I suspect that brokers’ frustration is that there are too many lenders out there saying yes and meaning maybe, maybe not. Nothing makes a broker more annoyed than having promised their client the deal is done and then having to go back to them empty handed. It’s humiliating.

More often than not it’s not even the broker’s fault but it is him (or her) who ends up running the risk of looking unprofessional when the lender fails to deliver. Particularly in the bridging market where deals need to be turned around pretty quickly and a loan that falls through can really put the screws on a client.

I’ve often thought the bridging market rather a cosy one with certain brokers frequently using the same clutch of lenders and lenders having their “favourite” brokers – some even going so far as to reward certain brokers with override commissions for bringing them a target amount of business.
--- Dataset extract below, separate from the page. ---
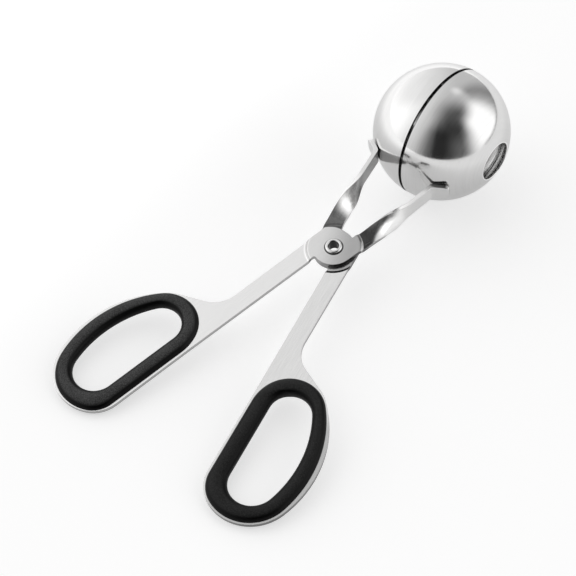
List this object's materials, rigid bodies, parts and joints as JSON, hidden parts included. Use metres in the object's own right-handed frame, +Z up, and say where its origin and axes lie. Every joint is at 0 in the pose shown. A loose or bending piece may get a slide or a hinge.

It is interesting then that lenders view that dynamic as “strength of relationship” when brokers may in fact view it as reassurance they won’t let their client down.

From a broker’s point of view it has to be a balancing act between trying a new lender out to get better terms or a different appetite for specific types of deal and not getting burnt by a lender that might just be too good to be true. There is a large degree of uncertainty when you’re dealing with someone you don’t know and the risk is that it’s the client who suffers if the lender doesn’t deliver.

There’s no silver bullet for brokers faced with this conundrum – in a sense every deal is different and for that reason it’s impossible to know if a lender will approve it in the first place until you’ve tried them. But there are things brokers can do to help improve that certainty.

Choosing a lender that has a steady and large pool of funding and investors will greatly increase the chances they won’t renege on a decision in principle because a particular investor who had said they’d lend the cash has since bought a Ferrari or a racehorse. And choosing a lender that gives brokers access to its directors and underwriters is also critical because a salesman isn’t actually where the buck stops.

In some ways lenders do come from Mars and brokers from Venus. We are both obviously doing a different job. But we also have one very important thing in common: the client. Lenders may say service when brokers say certainty but what we both mean is doing a good and reliable job for the borrower.